Animal stories usually sway between two poles: on one side a view of a human world through an animal’s eyes is a standard method of making it unique, on the other side it is a means of humorous overstatement. Swann was manifestly unable to decide for either way: she is clearly not gifted enough to make it unique (she supplies the reader with banalities such as: “Gawkers along the fence brought out small appliances and were shooting flashes of lightning at the sheep.”) and she lacks the sense of humour necessary to achieve a humorous overstatement. So she holds on to the simplest but also the worst alternative – a narrative with speaking animals. An attempt at a view of the world from the sheep’s perspective keeps sliding towards anthropomorphization, which has as a consequence the disappearance of any logic in the system of naming things and phenomena. It is obvious the sheep should not understand human behaviour and should not know human objects. Yet they know some objects, purely according to the author’s whim. So the sheep know who a policeman is but they do not know a vicar. They know that beer is beer (and even know the brand they drink in the village), a car is a car, a gun is a gun, but a camera or a radio are unfamiliar to them.
Also the choice of animals became a stumbling block. Sheep, unlike dogs or horses, are not creatures to whom an ability of deeper intellectual analysis would be attributed. Although animal symbolism is double-edged, sheep carry attributes of a blind herd instinct and helplessness, humility and obedience. On the other hand, a young ram is traditionally identified with Christ. But there is not even an accidental hint of the author’s ability or intention to lead such a daring parallel. Even if the vicar of Glennkill is not an unimportant character, any semantic possibilities of a sheep symbol never came to her mind. On the contrary: the sheep embody, rather illogically, hell to the vicar. (Anyway, in order to be just: the scene in which Othello, a ram with a circus past, strays into a church and regards Jesus as a victim of a knife-thrower is well done on the whole.)
In the end, the reader begins to understand that the sheep do not actually investigate at all. Normally, a detective story moves forward by means of a detective gathering information and reconstructing events leading to a crime. Obviously, sheep in a role of detectives cannot question suspects and so they collect information by a literary technique that was already seen as primitive two hundred years ago – by eavesdropping. In other words: they are grazing and spying on people. Everything culminates in a helpless ending, in which a fictional likelihood gets out of the author’s hands to such a degree that the novel turns into an unwitting parody, all intensified by a sentimental full-stop, filled with big words of pseudo-wisdom and pathos.

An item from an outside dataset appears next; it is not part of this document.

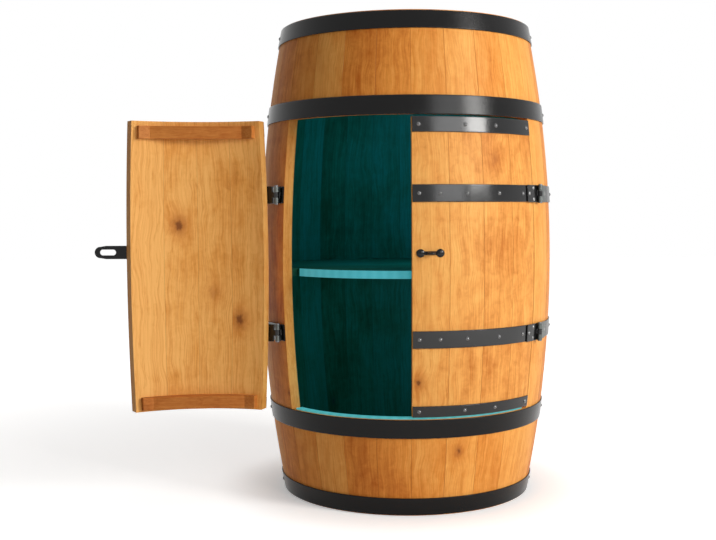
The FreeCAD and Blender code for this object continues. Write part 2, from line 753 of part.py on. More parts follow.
def door(side, name, swing):
    """Staves, cleats, straps, rivets and hinge halves of one door, built closed and then swung."""
    first, last = ("(0 - door_span)", "0") if side < 0 else ("0", "door_span")
    low_turn, high_turn = (JAMB_TURN, SEAM_TURN) if side < 0 else (SEAM_TURN, JAMB_TURN)
    node(short_staves(f"{name}_staves", "door_bottom", "door_top", False, False,
                      f"({first} + {low_turn})", f"({last} - {high_turn})", door_staves), swing)
    node(group(f"{name}_cleats", [cleat(f"{name}_upper_cleat", side, "upper_cleat_bottom"),
                                  cleat(f"{name}_lower_cleat", side, "lower_cleat_bottom")]), swing)
    upper_low, upper_high = "(door_top - upper_strap_width)", "door_top"
    lower_low, lower_high = "door_bottom", "(door_bottom + lower_strap_width)"
    node(group(f"{name}_end_straps", [
        strap(f"{name}_upper_end_strap", side, upper_low, upper_high),
        strap(f"{name}_lower_end_strap", side, lower_low, lower_high)]), swing)
    node(group(f"{name}_bilge_straps", [
        strap(f"{name}_{level}_bilge_strap", side, f"({middle} - bilge_hoop_width / 2)",
              f"({middle} + bilge_hoop_width / 2)") for level, middle in HINGES.items()]), swing)
    seam_end = value(degrees_of("rivet_end_inset"))
    jamb_end = value(f"(door_span - {degrees_of('rivet_end_inset')})")
    stave_middles = [value(SEAM_TURN) + value(STAVE_TURN) * (number + 0.5) for number in RIVETED_STAVES]
    leaf_end = value(f"({HINGE_BEARING} - {degrees_of('(leaf_length + leaf_tip_to_rivet)')})")
    end_bearings = [seam_end, *stave_middles, jamb_end]
    bilge_bearings = [seam_end, seam_end + value(degrees_of("rivet_pitch")), *stave_middles, leaf_end]
    end_heights = [value(f"({upper_low} + {upper_high}) / 2"), value(f"({lower_low} + {lower_high}) / 2")]
    places = [on_wall(side * bearing, height, value(HOOP_OUT))
              for height in end_heights for bearing in end_bearings]
    places += [on_wall(side * bearing, value(middle), value(HOOP_OUT))
               for middle in HINGES.values() for bearing in bilge_bearings]
    node(copies(f"{name}_rivets", rivet, places), swing)
    pin_bearing = side * value(HINGE_BEARING)
    leaves, pins, screws = [], [], []
    for level, middle in HINGES.items():
        leaves.append(placed(
            hinge_leaf(f"{name}_{level}_leaf", middle, MIDDLE_KNUCKLE, side < 0), turned(pin_bearing)))
        pins.append(placed(
            hinge_pin(f"{name}_{level}_pin", HINGE_RADIUS, "pin_radius", "pin_head_radius",
                      f"({middle} - leaf_height / 2)", f"({middle} + leaf_height / 2)"),
            turned(pin_bearing)))
        screws += [on_wall(pin_bearing + turn, height, lift)
                   for turn, height, lift in leaf_screws(middle, -side)]
    node(group(f"{name}_hinge_leaves", leaves), swing)
    node(group(f"{name}_hinge_pins", pins), swing)
    node(copies(f"{name}_hinge_screws", screw, screws), swing)


door(-1, "left_door", LEFT_SWING)
door(1, "right_door", STAY)


# ---------------------------------------------------------------- hasp on the left door
HASP_LOW = "(hasp_height - hasp_leaf_height / 2)"
HASP_HIGH = "(hasp_height + hasp_leaf_height / 2)"
HASP_LEAF_OUT = "(leaf_gap + hasp_leaf_thickness)"
hasp_turn = value(HASP_BEARING)
hasp_leaf = leaf("hasp_leaf", HASP_RADIUS, "leaf_gap", HASP_LEAF_OUT, HASP_LOW, HASP_HIGH,
                 "hasp_leaf_length", "hasp_knuckle_radius", "(hasp_pin_radius + pin_play)",
                 OUTER_KNUCKLES, False)
node(placed(hasp_leaf, turned(hasp_turn)), LEFT_SWING)
hasp_pin = hinge_pin("hasp_pin", HASP_RADIUS, "hasp_pin_radius", "hasp_pin_head_radius",
                     HASP_LOW, HASP_HIGH)
node(placed(hasp_pin, turned(hasp_turn)), LEFT_SWING)
hasp_screw_turn = hasp_turn - value(degrees_of("hasp_screw"))
node(copies("hasp_screws", screw, [
    on_wall(hasp_screw_turn, value("hasp_height") + step * value("hasp_screw_spread"), value(HASP_LEAF_OUT))
    for step in (-1, 1)]), LEFT_SWING)


def flap():
    """A slotted plate that swings on the hasp's pin. X runs from the pin to the tip, Z is up."""
    body = new_body("hasp_flap")
    half, tip = "(flap_height / 2)", "(flap_tip_height / 2)"
    tip_middle = f"(flap_length - {tip})"
    plate = outline(body, "XZ_Plane", [
        ("0", f"(0 - {half})"), ("flap_shoulder", f"(0 - {half})"), (tip_middle, f"(0 - {tip})"),
        ("flap_length", "0"), (tip_middle, tip), ("flap_shoulder", half), ("0", half)],
        {2: (tip_middle, "0", tip), 3: (tip_middle, "0", tip)})
    pad(body, plate, "flap_thickness", centred=True)
    round_knuckle = circle(body, "XY_Plane", "0", "0", "hasp_knuckle_radius", f"(0 - {half})")
    pad(body, round_knuckle, "flap_height")
    bore = circle(body, "XY_Plane", "0", "0", "(hasp_pin_radius + pin_play)", f"(0 - {half} - pin_head_height)")
    pocket(body, bore, "(flap_height + 2 * pin_head_height)")
    reach = "(hasp_knuckle_radius + knuckle_play)"
    third = "(hasp_leaf_height / 3)"
    for low in (f"(0 - hasp_leaf_height / 2 - {reach})", f"({third} / 2 - knuckle_play / 2)"):
        space = outline(body, "XY_Plane", [
            (f"(0 - {reach})", f"(0 - {reach})"), (reach, f"(0 - {reach})"), (reach, reach),
            (f"(0 - {reach})", reach)], lift=low)
        pocket(body, space, f"({third} + {reach} + knuckle_play / 2)")
    end = "(slot_length / 2 - slot_height / 2)"
    left, right = f"(slot_middle - {end})", f"(slot_middle + {end})"
    rise = "(slot_height / 2)"
    slot = outline(body, "XZ_Plane", [
        (left, f"(0 - {rise})"), (right, f"(0 - {rise})"), (f"({right} + {rise})", "0"), (right, rise),
        (left, rise), (f"({left} - {rise})", "0")],
        {1: (right, "0", rise), 2: (right, "0", rise), 4: (left, "0", rise), 5: (left, "0", rise)})
    cut = pocket(body, slot, "flap_length")
    cut.SideType = "Symmetric"
    return body


flap_place = App.Placement(Vector(HASP_POINT.x, HASP_POINT.y, value("hasp_height")),
                           App.Rotation(UP, hasp_turn))
node(placed(flap(), flap_place), FLAP_SWING)


# ---------------------------------------------------------------- staple on the right door
STAPLE_BEARING = degrees_of("(seam_gap + staple_offset)")
STAPLE_LENGTH = "(staple_screw_pitch + 2 * disc_radius - 2 * seam_gap)"


def staple():
    """A narrow bent base with a U of wire standing on it, built on +X."""
    low = "(hasp_height - staple_base_height / 2)"
    high = "(hasp_height + staple_base_height / 2)"
    base = bent_sector("staple_base", low, high, "leaf_gap", "(leaf_gap + staple_base_thickness)",
                       degrees_of(STAPLE_LENGTH))
    foot = value(radius_at("hasp_height", "(leaf_gap + staple_base_thickness / 2)"))
    half = value("staple_loop_width") / 2
    height = value("hasp_height")
    straight = value("staple_loop_reach")
    legs = []
    for side in (-1, 1):
        leg = doc.addObject("Part::Cylinder", "staple_leg")
        leg.setExpression("Radius", bind("staple_wire_radius"))
        leg.setExpression("Height", bind("staple_loop_reach"))
        leg.Placement = App.Placement(Vector(foot, side * half, height), App.Rotation(Vector(0, 1, 0), 90))
        legs.append(leg)
    arch = doc.addObject("Part::Torus", "staple_arch")
    arch.setExpression("Radius1", bind("staple_loop_width / 2"))
    arch.setExpression("Radius2", bind("staple_wire_radius"))
    arch.Angle3 = 180
    arch.Placement = App.Placement(Vector(foot + straight, 0, height), App.Rotation(UP, -90))
    whole = doc.addObject("Part::MultiFuse", "staple")
    whole.Shapes = [base, *legs, arch]
    return whole


node(placed(staple(), turned(value(STAPLE_BEARING))))
disc_lift = value("(leaf_gap + staple_base_thickness)")
half_pitch = value(degrees_of("(staple_screw_pitch / 2)"))
node(copies("staple_screws", staple_screw, [
    on_wall(value(STAPLE_BEARING) + side * half_pitch, value("hasp_height"), disc_lift)
    for side in (-1, 1)]))


# ---------------------------------------------------------------- checks and export
doc.recompute()
for thing in doc.Objects:
    if "Invalid" in thing.State or "Error" in thing.State:
        raise RuntimeError(f"{thing.Label} failed: {thing.State}")
for thing in NODES:
    if thing.Shape.isNull() or not thing.Shape.isValid():
        raise RuntimeError(f"{thing.Label} has no valid shape")

os.makedirs("parts", exist_ok=True)
for thing in NODES:
    thing.Shape.exportStep(f"parts/{thing.Label}.step")
    print(f"{thing.Label}: {len(thing.Shape.Solids)} solids")
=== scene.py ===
import json
import math
from collections import namedtuple

import bpy
from mathutils import Matrix, Vector

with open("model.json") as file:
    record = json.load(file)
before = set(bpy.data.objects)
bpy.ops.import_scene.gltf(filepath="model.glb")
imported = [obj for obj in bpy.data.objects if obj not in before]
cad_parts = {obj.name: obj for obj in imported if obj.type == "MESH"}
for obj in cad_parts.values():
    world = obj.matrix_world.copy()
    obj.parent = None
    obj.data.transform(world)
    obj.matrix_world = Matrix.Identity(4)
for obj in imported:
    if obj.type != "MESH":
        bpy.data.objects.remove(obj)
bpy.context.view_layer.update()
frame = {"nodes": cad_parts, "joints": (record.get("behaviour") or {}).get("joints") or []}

# ---------------------------------------------------------------- sizes shared with the solids
# Lengths are in metres, bearings and turns in degrees. A bearing of 0 is the middle of the doorway.
BARREL_HEIGHT = 0.800
BELLY_RADIUS = 0.2535
END_RADIUS = 0.2135
WALL = 0.018
HEAD_RECESS = 0.016
HEAD_THICKNESS = 0.016
HEAD_BOARDS = 7
HEAD_BOARD_WIDTH = 0.05715
FULL_STAVES = 18
BAND_STAVES = 8
STAVES_PER_DOOR = 4
DOORWAY = 54.4
SEAM_GAP = 0.0005
JAMB_GAP = 0.0015
CLEAT_BEARING = 27.15
LEFT_DOOR_TURN = 147.0

MID_HEIGHT = BARREL_HEIGHT / 2
RISE = BELLY_RADIUS - END_RADIUS
BEND_RADIUS = (MID_HEIGHT ** 2 + RISE ** 2) / (2 * RISE)
INNER_BOTTOM = HEAD_RECESS + HEAD_THICKNESS
INNER_TOP = BARREL_HEIGHT - INNER_BOTTOM
STAVE_STEP = (360 - 2 * DOORWAY) / FULL_STAVES
BAND_STEP = 2 * DOORWAY / BAND_STAVES
DOOR_SEAM = math.degrees(SEAM_GAP / BELLY_RADIUS)
DOOR_JAMB = math.degrees(JAMB_GAP / BELLY_RADIUS)
DOOR_STEP = (DOORWAY - DOOR_SEAM - DOOR_JAMB) / STAVES_PER_DOOR

JOINT_PLACES = {joint["name"]: joint["pos_m"] for joint in frame["joints"]}
LEFT_HINGE = JOINT_PLACES["left_door_hinge"]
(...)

As we can see, the idea had promised more than what the author, who was thirty at the time the book was published, was able to master. It is hard to say why this more or less dull and in mediocre book has become a bestseller, if this has happened at all and if the publisher does not fabricate for the purpose of its promotion. Swann (perhpas because she cannot think up anything else) has allegedly started to write a sequel. I have no doubts that Argo, in whose publishing plan short-lived commercial hits, the likes of Glennkill, dominate more and more, will make haste to publish its Czech version.
Published 6 February 2007
Original in Czech
First published by Host 1/2007 (Czech version)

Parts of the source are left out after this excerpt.